3. Defendant continues, "Not one of these features is recited in any one of the claims in suit. Whether or not they are obtained, as plaintiff argues, is irrelevant on this appeal since they have not been carried into the claims."

4. See n. 6, infra.

5. "The need had long existed; competent investigators had tried to fill it; they had hit the target but not the bull's eye; the art accepted and practiced the disclosure with success. In retrospect it now seems inevitable ; perhaps it was in time. Chemists were probably bound in the end to learn how to electroplate chromium; it was another species of an art well known. But if this is to be the test, there will be few inventions, or none." United Chromium, Inc. v. International Silver Co., 2 Cir. 1932, 60 F.2d 913, 916. (L. Hand, J.). (Emphasis supplied.)

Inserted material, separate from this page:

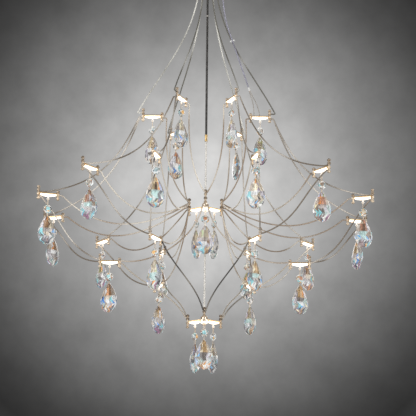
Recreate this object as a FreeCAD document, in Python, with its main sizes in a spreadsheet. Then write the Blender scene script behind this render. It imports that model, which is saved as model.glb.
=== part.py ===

6. In this respect we find the Collins Patent, No. 2,388,601 of particular significance. We further note, with reference to the above quoted testimony of DeBell as to the ".05 to.0005" (an indication of the amount of "surfactant" to be used) being claimed as the improvement, that the Lewis et al. book on Industrial Chemistry of Colloidal and Amorphous Materials had already revealed the ability of certain surfactants to stabilize suspensions, and had indicated that there was not only a minimum concentration at which the surfactant was operative, but also a very sharp maximum. Thus, in applying this particular principle, Grim's only contribution was precision.